The game of hospital monopoly.
Healthcare consolidation is reducing your choices and raising your prices.
Readers of a certain age will remember a time when hospitals were run by local governments or by true non-profit organizations — often religious groups. You had the “Methodist'' hospital, the “Catholic” hospital, or the “Jewish” hospital. Those days are long gone. Today, hospitals tend to belong to certain “systems.” If you’ve lived in a particular metropolitan area for the past decade, you’ve likely watched as hospitals and clinics merged or were bought one by one by a major system or another. In 2007, just over half of all hospitals belonged to a “system.” By 2018, it was two-thirds.
This is the process of healthcare consolidation happening before your eyes. It includes mergers, acquisitions, affiliations, and even closures between clinics and hospitals within the healthcare system. Today, in the second installment of our series on America’s healthcare system, I want to explain how and why that happens — and the consequences for you and me. It’s a story of power, size, and above all, greed. Let’s cut in.
What drives healthcare consolidation?
In a word: profit. In the U.S., healthcare is a business. The sale of healthcare services translates into profit margins for healthcare providers, be they clinics, hospitals, pharmaceutical companies, medical device manufacturers, etc. But healthcare businesses exploit a number of complexities of healthcare to maximize their earnings.

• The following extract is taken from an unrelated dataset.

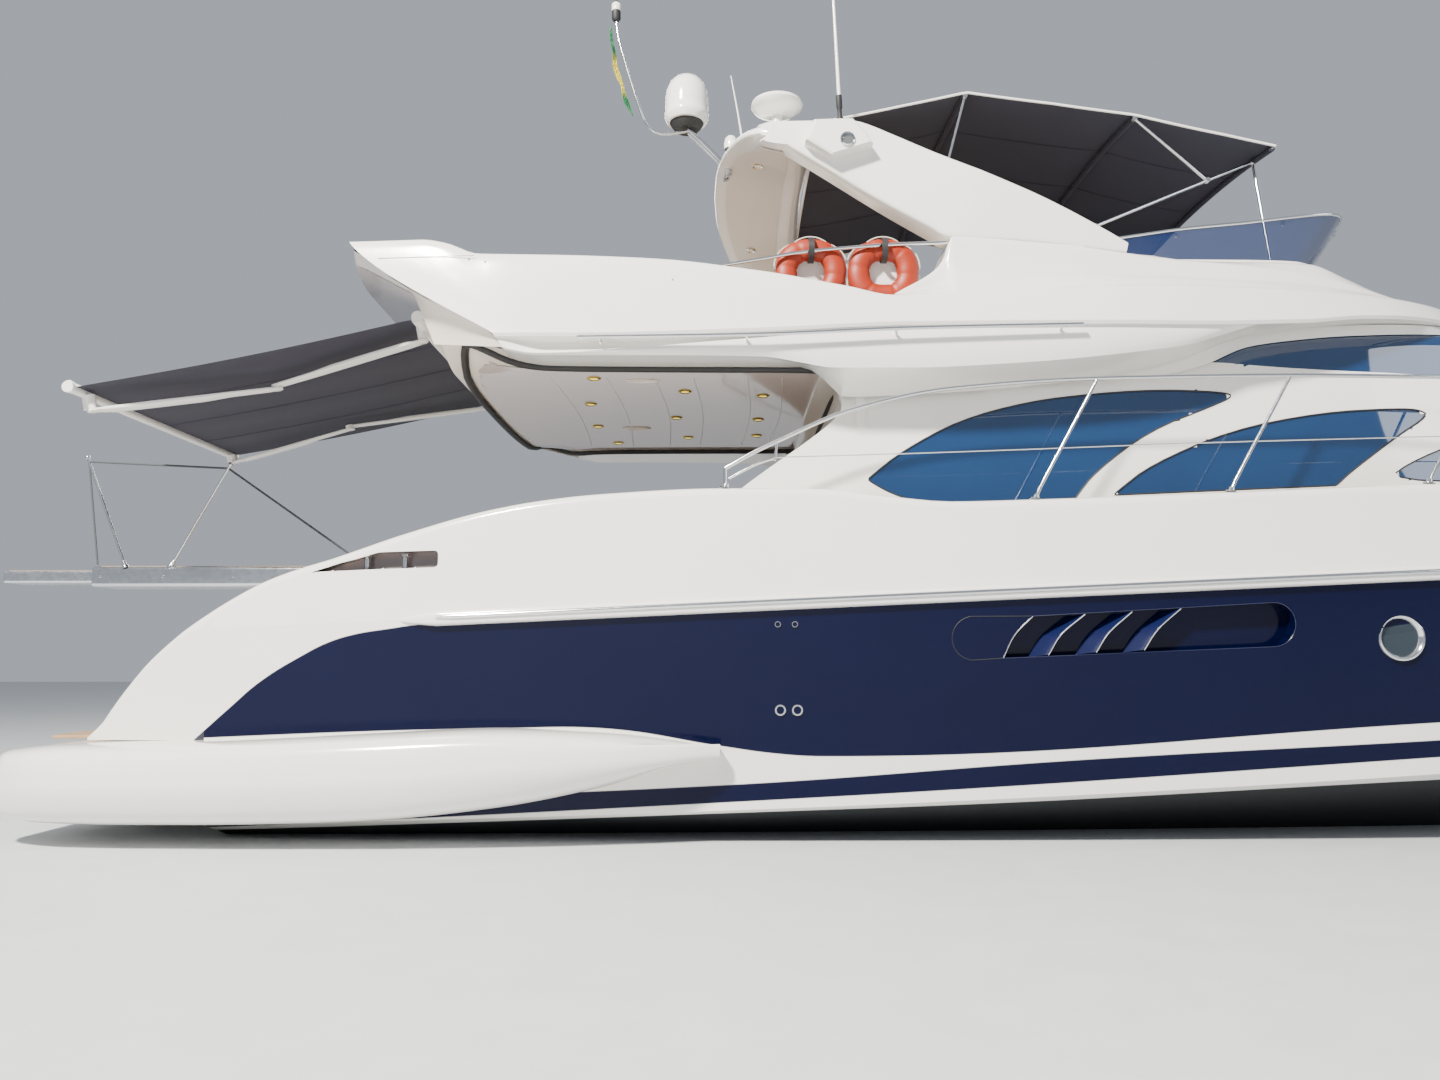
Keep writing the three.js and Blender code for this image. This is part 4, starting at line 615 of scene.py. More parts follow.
class Skin:
    """Points and four-sided faces gathered from several surfaces into one mesh."""

    def __init__(self):
        self.points = []
        self.faces = []
        self.count = 0

    def add_faces(self, points, faces):
        self.points.append(np.asarray(points, dtype=float).reshape(-1, 3))
        self.faces.append(np.asarray(faces, dtype=int) + self.count)
        self.count += len(self.points[-1])
        return self

    def grid(self, points, wrap_u=False, wrap_v=False, keep=None, flip=False):
        """Faces between neighbouring points of a (u, v) grid. keep picks cells."""
        points = np.asarray(points)
        nu, nv = points.shape[:2]
        i, j = np.meshgrid(np.arange(nu if wrap_u else nu - 1), np.arange(nv if wrap_v else nv - 1),
            indexing="ij")
        i2, j2 = (i + 1) % nu, (j + 1) % nv
        faces = np.stack([i * nv + j, i2 * nv + j, i2 * nv + j2, i * nv + j2], axis=-1)
        faces = faces[keep] if keep is not None else faces.reshape(-1, 4)
        return self.add_faces(points, faces[:, ::-1] if flip else faces)

    def cap(self, ring, flip=False):
        """A ring of points closed by faces to its middle."""
        ring = np.asarray(ring, dtype=float)
        both = np.stack([ring, np.repeat(ring.mean(axis=0)[None], len(ring), axis=0)])
        return self.grid(both, wrap_v=True, flip=flip)

    def capped(self, rings, flip=False):
        """Rings joined in turn, with caps on the first and the last."""
        self.grid(rings, wrap_v=True)
        self.cap(rings[0])
        return self.cap(rings[-1], flip=flip)

    def stacked(self, rings):
        """Rings joined in turn, the first and the last filled by triangles."""
        self.grid(rings, wrap_v=True)
        self.filled(rings[0])
        return self.filled(rings[-1])

    def sheet(self, points, thick, keep=None, flip=False):
        """A grid with a wall: the grid, its offset inwards and the strip along every free
        edge of the cells kept."""
        points = np.asarray(points)
        shift = normals_of(points) * (thick if flip else -thick)
        faces = cell_faces(*points.shape[:2], keep)
        if flip:
            faces = faces[:, ::-1]
        free = free_edges(faces)
        n = points.shape[0] * points.shape[1]
        rim = np.stack([free[:, 1], free[:, 0], free[:, 0] + n, free[:, 1] + n], axis=1)
        both = np.concatenate([points.reshape(-1, 3), (points + shift).reshape(-1, 3)])
        return self.add_faces(both, np.concatenate([faces, faces[:, ::-1] + n, rim]))

    def tube(self, path, radius, sides=12, closed=False, flat=1.0):
        """A round section carried along a path by parallel transport, with closed ends."""
        path = np.asarray(path, dtype=float)
        if closed:
            heading = np.roll(path, -1, axis=0) - np.roll(path, 1, axis=0)
        else:
            heading = np.gradient(path, axis=0)
        heading /= np.maximum(np.linalg.norm(heading, axis=1, keepdims=True), 1e-12)
        seed = np.array([0.0, 0.0, 1.0]) if abs(heading[0, 2]) < 0.9 else np.array([0.0, 1.0, 0.0])
        side = np.cross(heading, seed)
        side /= np.maximum(np.linalg.norm(side, axis=1, keepdims=True), 1e-9)
        up = np.cross(side, heading)
        angle = full_turn(sides)
        radius = np.broadcast_to(radius, len(path))[:, None, None]
        rings = (path[:, None] + radius * (np.cos(angle)[None, :, None] * side[:, None] + flat
            * np.sin(angle)[None, :, None] * up[:, None]))
        self.grid(rings, wrap_u=closed, wrap_v=True)
        if not closed:
            self.cap(rings[0])
            self.cap(rings[-1], flip=True)
        return self

    def lathe(self, profile, centre, axis=(0, 0, 1), sides=32):
        """A profile of (radius, height) rows turned about an axis through a centre."""
        profile = np.asarray(profile, dtype=float)
        axis = np.array(axis, dtype=float) / np.linalg.norm(axis)
        seed = np.array([1.0, 0, 0]) if abs(axis[0]) < 0.9 else ACROSS
        e1 = np.cross(axis, seed)
        e1 /= np.linalg.norm(e1)
        e2 = np.cross(axis, e1)
        angle = full_turn(sides)
        ring = np.cos(angle)[:, None] * e1 + np.sin(angle)[:, None] * e2
        rows = (np.array(centre) + profile[:, 1, None, None] * axis + profile[:, 0, None, None]
            * ring[None])
        return self.grid(rows, wrap_v=True)

    def block(self, outline, low, high, axis="y"):
        """A closed outline carried straight from low to high, with both ends closed."""
        return self.stacked([set_at(outline, level, axis) for level in (low, high)])

    def filled(self, ring):
        """A flat ring of any outline closed by triangles."""
        ring = np.asarray(ring, dtype=float)
        thirds = np.array(tessellate_polygon([[Vector(p) for p in ring]]))
        return self.add_faces(ring, thirds[:, (0, 1, 2, 2)])

    def slab(self, outline, low, high, axis="z", turn=0.006):
        """A block with rounded end edges: at turn (1 - cos a) from an end its outline is
        drawn in by turn (1 - sin a)."""
        low, high = min(low, high), max(low, high)
        angle = np.array([0.0, 0.5, 1.0]) * np.pi / 2
        up, out = turn * (1 - np.cos(angle)), turn * (1 - np.sin(angle))
        levels = [*zip(low + up, out), *zip((high - up)[::-1], out[::-1])]
        return self.stacked([set_at(inset(outline, depth), level, axis) for level, depth in levels])

    def mirrored(self):
        """The same faces again across the middle of the boat."""
        points, faces = self.gathered()
        self.points, self.faces, self.count = [], [], 0
        self.add_faces(points, faces)
        return self.add_faces(points * (1, -1, 1), faces[:, ::-1])

    def gathered(self):
        return np.concatenate(self.points), np.concatenate(self.faces)

    def piece(self, name, material, body="hull", slot=None, sharp=38.0, outward=True, weld=1e-5):
        """The finished object: doubles merged, empty faces dropped, smooth shading with
        sharp edges kept, faces outwards, riding on its body."""
        points, faces = self.gathered()
        keys = np.round(points / weld).astype(np.int64)
        _, first, back = np.unique(keys, axis=0, return_index=True, return_inverse=True)
        points, faces = points[first], back.reshape(-1)[faces]
        same = faces == np.roll(faces, -1, axis=1)
        crossed = (faces[:, 0] == faces[:, 2]) | (faces[:, 1] == faces[:, 3])
        quads = faces[(same.sum(axis=1) == 0) & ~crossed]
        folded = (same.sum(axis=1) == 1) & ~crossed
        three, doubled = faces[folded], same[folded].argmax(axis=1)
        keep = np.stack([(doubled + k) % 4 for k in (1, 2, 3)], axis=1)
        thirds = np.take_along_axis(three, keep, axis=1)
        mesh = bpy.data.meshes.new(name)
        mesh.vertices.add(len(points))
        mesh.vertices.foreach_set("co", points.astype(np.float32).ravel())
        loops = np.concatenate([quads.ravel(), thirds.ravel()])
        mesh.loops.add(len(loops))
        mesh.loops.foreach_set("vertex_index", loops.astype(np.int32))
        sizes = np.concatenate([np.full(len(quads), 4), np.full(len(thirds), 3)])
        mesh.polygons.add(len(sizes))
        mesh.polygons.foreach_set("loop_start", (np.cumsum(sizes) - sizes).astype(np.int32))
        mesh.update(calc_edges=True)
        mesh.validate()
        if outward:
            shell = bmesh.new()
            shell.from_mesh(mesh)
            bmesh.ops.recalc_face_normals(shell, faces=shell.faces)
            shell.to_mesh(mesh)
            shell.free()
        mesh.shade_smooth()
        mesh.set_sharp_from_angle(angle=math.radians(sharp))
        mesh.materials.append(material)
        made = bpy.data.objects.new(name, mesh)
        bpy.context.scene.collection.objects.link(made)
        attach(made, body)
        slot = slot or SLOT_OF.get(material)
        return made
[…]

For one, the consumer isn’t usually the one paying for healthcare. As we discussed in our last post, you pay your insurer for the privilege of being insured — meaning that they will pay for your healthcare if and when you get sick (sometimes!). That means that the consumer is usually only paying for healthcare indirectly, leaving the insurance industry to negotiate prices on their behalf. But because insurance is only a middleman, they don’t really care about the prices in the form of reimbursements, per se, just what they can skim off the top. That means they have little incentive to negotiate prices down on behalf of consumers.

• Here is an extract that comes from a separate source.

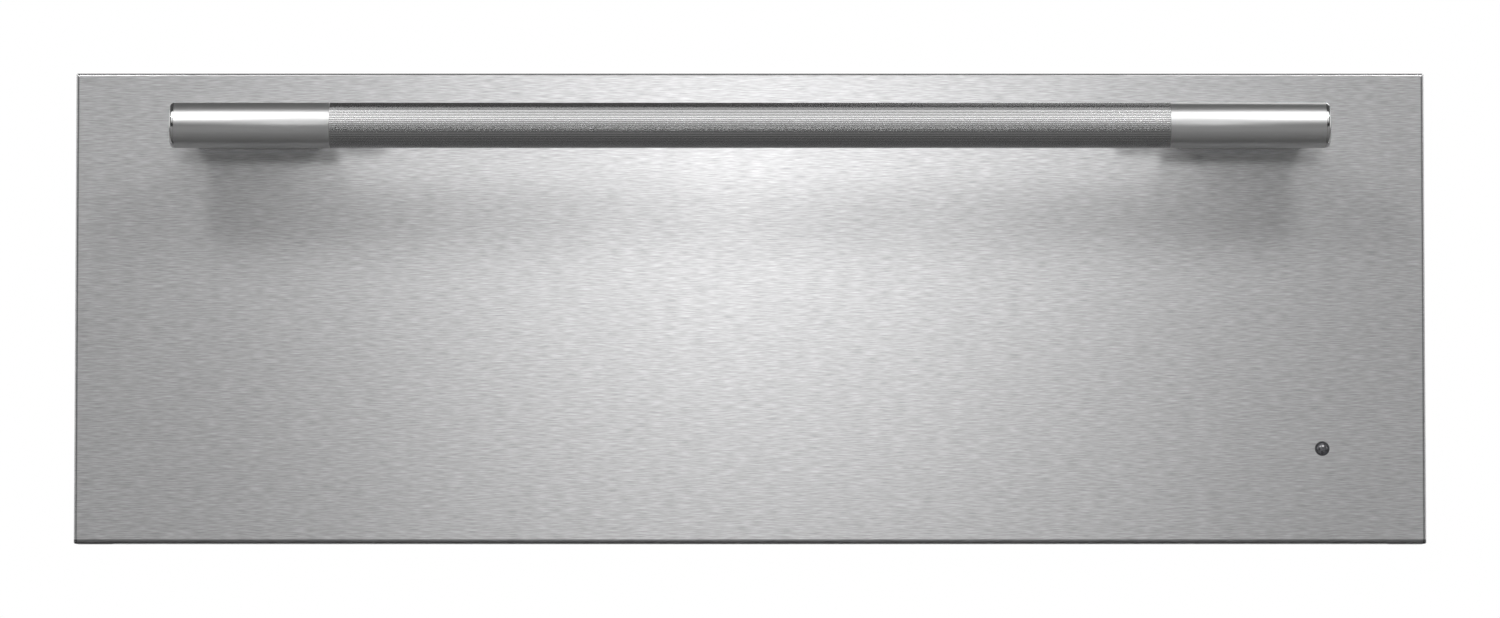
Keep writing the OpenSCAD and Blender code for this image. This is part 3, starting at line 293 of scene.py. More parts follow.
    def bump(self, shader: Node, height: Socket, strength: float,
             distance: float) -> None:
        """Gives a shader a bump.

        Args:
            shader: the Principled BSDF.
            height: the height to follow.
            strength: the bump's strength.
            distance: the real height.
        """
        node = self.add("Bump", None, Height=height, Strength=strength, Distance=distance)
        self.feed(shader, Normal=node.outputs[0])


class Effect(Enum):
    """The shared shader effects, each a node group that is built once."""

    STREAKS = "streaks"
    HANDLING = "handling"
    SPECKLE = "speckle"

    def on(self, graph: Graph, **inputs: object) -> Sockets:
        """Places the effect in a material.

        Args:
            graph: the material's graph.
            inputs: the effect's inputs.

        Returns:
            Its outputs.
        """
        build = {Effect.STREAKS: self._streaks, Effect.HANDLING: self._handling,
                 Effect.SPECKLE: self._speckle}[self]
        tree = bpy.data.node_groups.get(self.value) or build()
        return graph.add("Group", {"node_tree": tree}, **inputs).outputs

    def _streaks(self) -> bpy.types.NodeTree:
        """Brushing: fine and coarse streaks along the axis that the vector is stretched on.

        Returns:
            The group's tree.
        """
        graph, ins, outs = Graph.group(self.value, {"Vector": None, "Contrast": 1.0},
                                       ("Fine", "Broad", "Height"))
        coarse = graph.add("VectorMath", {"operation": "MULTIPLY"})
        for socket, value in zip(coarse.inputs, (ins["Vector"], COARSE_SHARES)):
            graph.put(socket, value)
        fine = graph.noise(ins["Vector"], Scale=1.0, Detail=2.0, Roughness=0.5)
        broad = graph.noise(coarse.outputs[0], Scale=1.0, Detail=3.0, Roughness=0.6)
        swing = graph.math("MULTIPLY", graph.math("SUBTRACT", fine, NOISE_MIDDLE), ins["Contrast"])
        graph.put(outs["Fine"], graph.math("ADD", swing, NOISE_MIDDLE))
        graph.put(outs["Broad"], graph.ramp(broad, *BROAD_EDGE))
        relief = graph.math("MULTIPLY", broad, BROAD_RELIEF)
        graph.put(outs["Height"], graph.math("ADD", fine, relief))
        return graph.tree

    def _handling(self) -> bpy.types.NodeTree:
        """Soft uneven patches that cleaning and handling leave.

        Returns:
            The group's tree.
        """
        graph, ins, outs = Graph.group(self.value, {"Vector": None, "Scale": 6.0}, ("Patch",))
        noise = graph.noise(ins["Vector"], Scale=ins["Scale"], Detail=5.0, Roughness=0.55,
                            Distortion=0.4)
        graph.put(outs["Patch"], graph.ramp(noise, *PATCH_EDGE))
        return graph.tree

    def _speckle(self) -> bpy.types.NodeTree:
        """A fine moulded or cast texture.

        Returns:
            The group's tree.
        """
        graph, ins, outs = Graph.group(self.value, {"Vector": None, "Scale": 1500.0},
                                       ("Mask", "Height"))
        cells = graph.add("TexVoronoi", None, Vector=ins["Vector"], Scale=ins["Scale"])
        noise = graph.noise(ins["Vector"], Scale=ins["Scale"], Detail=2.0)
        graph.put(outs["Mask"], graph.ramp(noise, *SPECK_EDGE))
        graph.put(outs["Height"], graph.math("ADD", cells.outputs["Distance"], noise))
        return graph.tree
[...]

Rather, reimbursement rates get negotiated based on competitors’ rates. If you’re an insurance company, you’re negotiating to make more money off of a transaction than other insurance companies. If you’re a hospital, you’re negotiating to make more money off of a transaction than another hospital. But because healthcare is, by definition, local — you can only get healthcare where you are — there are a limited number of patients that need care, and a limited number of places that they can get it.

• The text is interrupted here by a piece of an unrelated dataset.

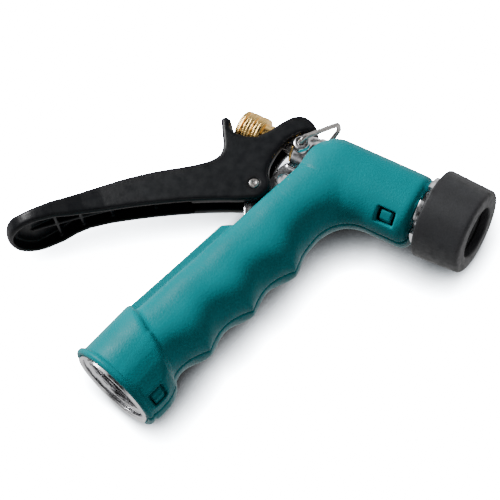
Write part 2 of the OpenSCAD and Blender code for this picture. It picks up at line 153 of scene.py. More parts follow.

That’s where size matters: bigger clinics and hospitals can command better reimbursement rates from insurance companies. After all, these insurance companies wouldn’t want to lose their business because they can’t offer their beneficiaries access to the largest hospitals in town.
Because bigger hospital systems can command better reimbursement rates, they make more money per transaction than their competitors. That allows them to grow, command even better rates, and drive the cycle forward. As they grow and strangle their competition, they force them either to shut down — or sell. And that’s exactly what happens.
The big buy up the small or shut them down. This is particularly true for small physician-owned practices that can’t compete with larger hospital-owned practices. Between 2005 and 2015, the proportion of doctors employed by hospitals grew by nearly 20%.
The consequences of consolidation at scale.
For patients, the consequences of the game of hospital monopoly are devastating. First, there’s less choice. In 2020, a year defined by a global pandemic where hospitals found themselves overflowing, 47 hospitals went bankrupt or closed. This often occurs after larger systems buy smaller ones and close the lowest performing ones — usually in low-income communities with low rates of insurance. Many of 2020’s hospital closures were in rural communities, forcing people to drive hours for medical care. But even in communities where mergers or acquisitions put hospitals under the same “system” umbrella, it means that there are few options to choose from when seeking care.
One might think that consolidation should reduce healthcare costs. After all, larger hospital systems should be able to take advantage of economies of scale as they grow. One part of that is true: operating costs drop by 15-30%. However, average prices increase by 6-18%. Why? Because they can. Without competition, consolidation allows hospitals to flex their monopolistic muscles and inflate prices despite reductions in cost. You pay more for something that costs them less because you have no choice.
Consolidation makes healthcare providers money. But it hurts patients. It means less choice, less access, and higher prices. It also means the difference between life and death for too many Americans in rural communities whose local hospitals shut down.